- Exercise description:
Restate, word for word, every line of the data.

- Provided material:
- - -

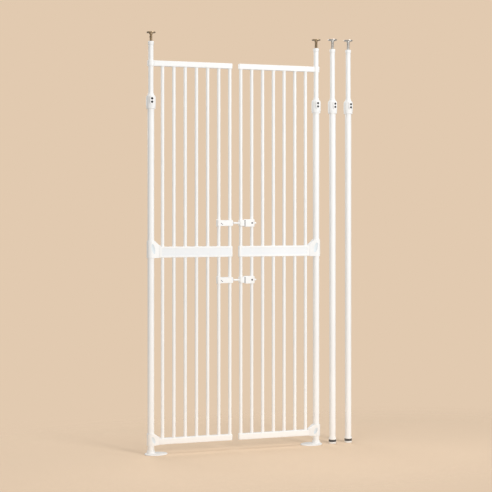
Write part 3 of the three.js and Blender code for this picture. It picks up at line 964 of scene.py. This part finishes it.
bright_zinc = plated_metal("bright_zinc_plate", (0.6, 0.58, 0.55), (0.5, 0.48, 0.45), (0.3, 0.45))
spare_low, spare_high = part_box("spare_1_jack")
spare_hub = spare_high.z - (pad_high.z - pad_low.z)
spare_screw = threaded("jack_pattern", spare_low.z, spare_hub + 0.0012)
spare_pad = spun("pad_pattern", pad_profile(spare_hub, spare_high.z, (0.003, 0.001)), 72)
spare_disc = grip_disc("disc_pattern", spare_high.z)
for pattern, finish, degrees in (
    (spare_screw, bright_zinc, 40),
    (spare_pad, bright_zinc, 30),
    (spare_disc, grip_rubber, 30),
):
    smoothed(coated(pattern, finish), degrees)
for number, x in enumerate(spare_x, 1):
    piece = fitted(spare_pad, f"spare_{number}_pressed_pad", x)
    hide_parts(f"spare_{number}_jack")
    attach(piece, f"spare_{number}_top")
    for pattern, label in ((spare_screw, "threaded_jack"), (spare_disc, "pad_rubber")):
        extra = fitted(pattern, f"spare_{number}_{label}", x)
        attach(extra, f"spare_{number}_top")
for pattern in (spare_screw, spare_pad, spare_disc):
    bpy.data.objects.remove(pattern)

# ---- Door rails ------------------------------------------------------------------------------
# Rectangular steel tube with soft corners, welded across the seven bars of each leaf: one at the
# top, with the ring that turns on the post, a deep one with a sunk panel whose cooler tone is
# painted shade, one at the bottom. Powder coated with the bars; a white plastic plug closes each
# free end.

bar_x = [middle_of(f"left_door_bar_{number}") - left_x for number in range(1, 8)]
rail_boxes = {place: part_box(f"left_door_{place}_rail") for place in ("top", "middle", "bottom")}
rail_half_depth = (rail_boxes["bottom"][1].y - rail_boxes["bottom"][0].y) / 2
plug_length = 0.003


def rail_blank(name, start, end, low, high, corner, steps=5):
    """A length of rail from start to end, measured from the post's axis."""
    outline = rounded(-rail_half_depth, low, rail_half_depth, high, corner, steps)
    return block(name, [(start, y, z) for y, z in outline], (end - start, 0, 0))


def selected_faces(piece, wanted):
    """Selects the faces whose centre and normal pass the test, and goes to edit mode."""
    picked(piece)
    bpy.ops.object.mode_set(mode="EDIT")
    bpy.ops.mesh.select_mode(type="FACE")
    bpy.ops.mesh.select_all(action="DESELECT")
    bpy.ops.object.mode_set(mode="OBJECT")
    for face in piece.data.polygons:
        face.select = bool(wanted(face.center, face.normal))
    bpy.ops.object.mode_set(mode="EDIT")


def end_plug(name, end, low, high, corner):
    """The plug in a rail's free end: a thin rounded lid, set in by a hair all round."""
    hair = 0.0003
    reach = rail_half_depth - hair
    outline = rounded(-reach, low + hair, reach, high - hair, corner)
    lid = block(name, [(end - plug_length, y, z) for y, z in outline], (plug_length, 0, 0))
    selected_faces(lid, lambda centre, normal: normal.x > 0.9)
    bpy.ops.mesh.bevel(offset=0.0016, segments=4, affect="EDGES")
    bpy.ops.object.mode_set(mode="OBJECT")
    return smoothed(coated(lid, white_resin), 40)


def placed_rail(pattern, plug, place):
    """Puts a finished rail and its plug on both leaves."""
    for side, x, turn in gate_sides:
        piece = fitted(pattern, f"{side}_{place}_rail", x, 0, turn)
        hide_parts(f"{side}_door_{place}_rail")
        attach(piece, side + "_door")
        lid = fitted(plug, f"{side}_{place}_rail_plug", x, 0, turn)
        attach(lid, side + "_door")
    bpy.data.objects.remove(pattern)
    bpy.data.objects.remove(plug)


def lined(tool, *finishes):
    """Gives a cutting tool the body's finishes, so that its cut takes the second one."""
    coated(tool, *finishes)
    tool.data.polygons.foreach_set("material_index", [1] * len(tool.data.polygons))
    return tool


rail_end = rail_boxes["top"][1].x - left_x
rail_stop = rail_end - plug_length
rail_corner = 0.0028
ring_radius = left_x - rail_boxes["top"][0].x
ring_low = rail_boxes["top"][0].z
ring_high = rail_boxes["top"][1].z
top_low = ring_low + 0.001
top_high = ring_high - 0.001
ring_bore = upper_radius + fit_gap
top_start = ring_radius - 0.003
top_rail = rail_blank("top_pattern", top_start, rail_stop, top_low, top_high, rail_corner)
ring = spun(
    "ring_tool",
    [
        (0, ring_low),
        (ring_radius - 0.0014, ring_low),
        (ring_radius - 0.0004, ring_low + 0.0004),
        (ring_radius, ring_low + 0.0014),
        (ring_radius, ring_high - 0.0014),
        (ring_radius - 0.0004, ring_high - 0.0004),
        (ring_radius - 0.0014, ring_high),
        (0, ring_high),
    ],
    64,
)
combined(top_rail, ring, "UNION")
bored(top_rail, ring_bore, ring_low - overshoot, ring_high + overshoot, 48)
smoothed(coated(top_rail, powder_coat), 35, flats=True)
top_plug = end_plug("plug_pattern", rail_end, top_low, top_high, rail_corner)
placed_rail(top_rail, top_plug, "top")

middle_low = rail_boxes["middle"][0].z
middle_high = rail_boxes["middle"][1].z
middle_start = rail_boxes["middle"][0].x - left_x
panel_depth = 0.0014
middle_rail = rail_blank(
    "middle_pattern", middle_start, rail_stop, middle_low, middle_high, rail_corner
)
# Painted shade: the sunk panel's faces take this cooler, darker coat in place of the shade in the
# recess.
panel_shade_coat = finish_material(
    "panel_painted_shade_coat", (0.87, 0.885, 0.895), (0.835, 0.852, 0.865), (0.45, 0.55), 480, 0.0002
)
coated(middle_rail, powder_coat, panel_shade_coat)
panel = rounded(
    middle_start + 0.011, middle_low + 0.008, rail_end - 0.009, middle_high - 0.008, 0.004
)
panel_floor = rail_half_depth - panel_depth
panel_past = rail_half_depth + 0.004
for front, back in ((-panel_past, -panel_floor), (panel_floor, panel_past)):
    tool = lined(front_block("panel_tool", panel, front, back), powder_coat, panel_shade_coat)
    combined(middle_rail, tool, "DIFFERENCE")
middle_z = (middle_low + middle_high) / 2
spot_radius = 0.006
spot_depth = 0.0006
for x in bar_x[:-1]:
    for facing in (-1, 1):
        bpy.ops.object.select_all(action="DESELECT")
        bpy.ops.mesh.primitive_uv_sphere_add(
            segments=20,
            ring_count=10,
            radius=spot_radius,
            location=(x, facing * (panel_floor + spot_radius - spot_depth), middle_z),
        )
        combined(middle_rail, bpy.context.object, "DIFFERENCE")
bevelled(middle_rail, 0.0005, 2, 50)
smoothed(middle_rail, 24, flats=True)
middle_plug = end_plug("plug_pattern", rail_end, middle_low, middle_high, rail_corner)
placed_rail(middle_rail, middle_plug, "middle")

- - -

- Task result:
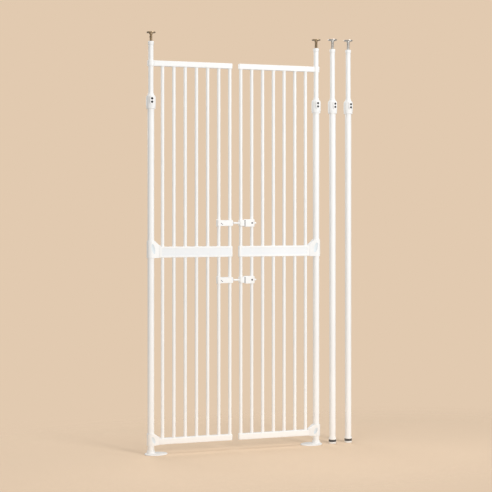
Write part 3 of the three.js and Blender code for this picture. It picks up at line 964 of scene.py. This part finishes it.
bright_zinc = plated_metal("bright_zinc_plate", (0.6, 0.58, 0.55), (0.5, 0.48, 0.45), (0.3, 0.45))
spare_low, spare_high = part_box("spare_1_jack")
spare_hub = spare_high.z - (pad_high.z - pad_low.z)
spare_screw = threaded("jack_pattern", spare_low.z, spare_hub + 0.0012)
spare_pad = spun("pad_pattern", pad_profile(spare_hub, spare_high.z, (0.003, 0.001)), 72)
spare_disc = grip_disc("disc_pattern", spare_high.z)
for pattern, finish, degrees in (
    (spare_screw, bright_zinc, 40),
    (spare_pad, bright_zinc, 30),
    (spare_disc, grip_rubber, 30),
):
    smoothed(coated(pattern, finish), degrees)
for number, x in enumerate(spare_x, 1):
    piece = fitted(spare_pad, f"spare_{number}_pressed_pad", x)
    hide_parts(f"spare_{number}_jack")
    attach(piece, f"spare_{number}_top")
    for pattern, label in ((spare_screw, "threaded_jack"), (spare_disc, "pad_rubber")):
        extra = fitted(pattern, f"spare_{number}_{label}", x)
        attach(extra, f"spare_{number}_top")
for pattern in (spare_screw, spare_pad, spare_disc):
    bpy.data.objects.remove(pattern)

# ---- Door rails ------------------------------------------------------------------------------
# Rectangular steel tube with soft corners, welded across the seven bars of each leaf: one at the
# top, with the ring that turns on the post, a deep one with a sunk panel whose cooler tone is
# painted shade, one at the bottom. Powder coated with the bars; a white plastic plug closes each
# free end.

bar_x = [middle_of(f"left_door_bar_{number}") - left_x for number in range(1, 8)]
rail_boxes = {place: part_box(f"left_door_{place}_rail") for place in ("top", "middle", "bottom")}
rail_half_depth = (rail_boxes["bottom"][1].y - rail_boxes["bottom"][0].y) / 2
plug_length = 0.003


def rail_blank(name, start, end, low, high, corner, steps=5):
    """A length of rail from start to end, measured from the post's axis."""
    outline = rounded(-rail_half_depth, low, rail_half_depth, high, corner, steps)
    return block(name, [(start, y, z) for y, z in outline], (end - start, 0, 0))


def selected_faces(piece, wanted):
    """Selects the faces whose centre and normal pass the test, and goes to edit mode."""
    picked(piece)
    bpy.ops.object.mode_set(mode="EDIT")
    bpy.ops.mesh.select_mode(type="FACE")
    bpy.ops.mesh.select_all(action="DESELECT")
    bpy.ops.object.mode_set(mode="OBJECT")
    for face in piece.data.polygons:
        face.select = bool(wanted(face.center, face.normal))
    bpy.ops.object.mode_set(mode="EDIT")


def end_plug(name, end, low, high, corner):
    """The plug in a rail's free end: a thin rounded lid, set in by a hair all round."""
    hair = 0.0003
    reach = rail_half_depth - hair
    outline = rounded(-reach, low + hair, reach, high - hair, corner)
    lid = block(name, [(end - plug_length, y, z) for y, z in outline], (plug_length, 0, 0))
    selected_faces(lid, lambda centre, normal: normal.x > 0.9)
    bpy.ops.mesh.bevel(offset=0.0016, segments=4, affect="EDGES")
    bpy.ops.object.mode_set(mode="OBJECT")
    return smoothed(coated(lid, white_resin), 40)


def placed_rail(pattern, plug, place):
    """Puts a finished rail and its plug on both leaves."""
    for side, x, turn in gate_sides:
        piece = fitted(pattern, f"{side}_{place}_rail", x, 0, turn)
        hide_parts(f"{side}_door_{place}_rail")
        attach(piece, side + "_door")
        lid = fitted(plug, f"{side}_{place}_rail_plug", x, 0, turn)
        attach(lid, side + "_door")
    bpy.data.objects.remove(pattern)
    bpy.data.objects.remove(plug)


def lined(tool, *finishes):
    """Gives a cutting tool the body's finishes, so that its cut takes the second one."""
    coated(tool, *finishes)
    tool.data.polygons.foreach_set("material_index", [1] * len(tool.data.polygons))
    return tool


rail_end = rail_boxes["top"][1].x - left_x
rail_stop = rail_end - plug_length
rail_corner = 0.0028
ring_radius = left_x - rail_boxes["top"][0].x
ring_low = rail_boxes["top"][0].z
ring_high = rail_boxes["top"][1].z
top_low = ring_low + 0.001
top_high = ring_high - 0.001
ring_bore = upper_radius + fit_gap
top_start = ring_radius - 0.003
top_rail = rail_blank("top_pattern", top_start, rail_stop, top_low, top_high, rail_corner)
ring = spun(
    "ring_tool",
    [
        (0, ring_low),
        (ring_radius - 0.0014, ring_low),
        (ring_radius - 0.0004, ring_low + 0.0004),
        (ring_radius, ring_low + 0.0014),
        (ring_radius, ring_high - 0.0014),
        (ring_radius - 0.0004, ring_high - 0.0004),
        (ring_radius - 0.0014, ring_high),
        (0, ring_high),
    ],
    64,
)
combined(top_rail, ring, "UNION")
bored(top_rail, ring_bore, ring_low - overshoot, ring_high + overshoot, 48)
smoothed(coated(top_rail, powder_coat), 35, flats=True)
top_plug = end_plug("plug_pattern", rail_end, top_low, top_high, rail_corner)
placed_rail(top_rail, top_plug, "top")

middle_low = rail_boxes["middle"][0].z
middle_high = rail_boxes["middle"][1].z
middle_start = rail_boxes["middle"][0].x - left_x
panel_depth = 0.0014
middle_rail = rail_blank(
    "middle_pattern", middle_start, rail_stop, middle_low, middle_high, rail_corner
)
# Painted shade: the sunk panel's faces take this cooler, darker coat in place of the shade in the
# recess.
panel_shade_coat = finish_material(
    "panel_painted_shade_coat", (0.87, 0.885, 0.895), (0.835, 0.852, 0.865), (0.45, 0.55), 480, 0.0002
)
coated(middle_rail, powder_coat, panel_shade_coat)
panel = rounded(
    middle_start + 0.011, middle_low + 0.008, rail_end - 0.009, middle_high - 0.008, 0.004
)
panel_floor = rail_half_depth - panel_depth
panel_past = rail_half_depth + 0.004
for front, back in ((-panel_past, -panel_floor), (panel_floor, panel_past)):
    tool = lined(front_block("panel_tool", panel, front, back), powder_coat, panel_shade_coat)
    combined(middle_rail, tool, "DIFFERENCE")
middle_z = (middle_low + middle_high) / 2
spot_radius = 0.006
spot_depth = 0.0006
for x in bar_x[:-1]:
    for facing in (-1, 1):
        bpy.ops.object.select_all(action="DESELECT")
        bpy.ops.mesh.primitive_uv_sphere_add(
            segments=20,
            ring_count=10,
            radius=spot_radius,
            location=(x, facing * (panel_floor + spot_radius - spot_depth), middle_z),
        )
        combined(middle_rail, bpy.context.object, "DIFFERENCE")
bevelled(middle_rail, 0.0005, 2, 50)
smoothed(middle_rail, 24, flats=True)
middle_plug = end_plug("plug_pattern", rail_end, middle_low, middle_high, rail_corner)
placed_rail(middle_rail, middle_plug, "middle")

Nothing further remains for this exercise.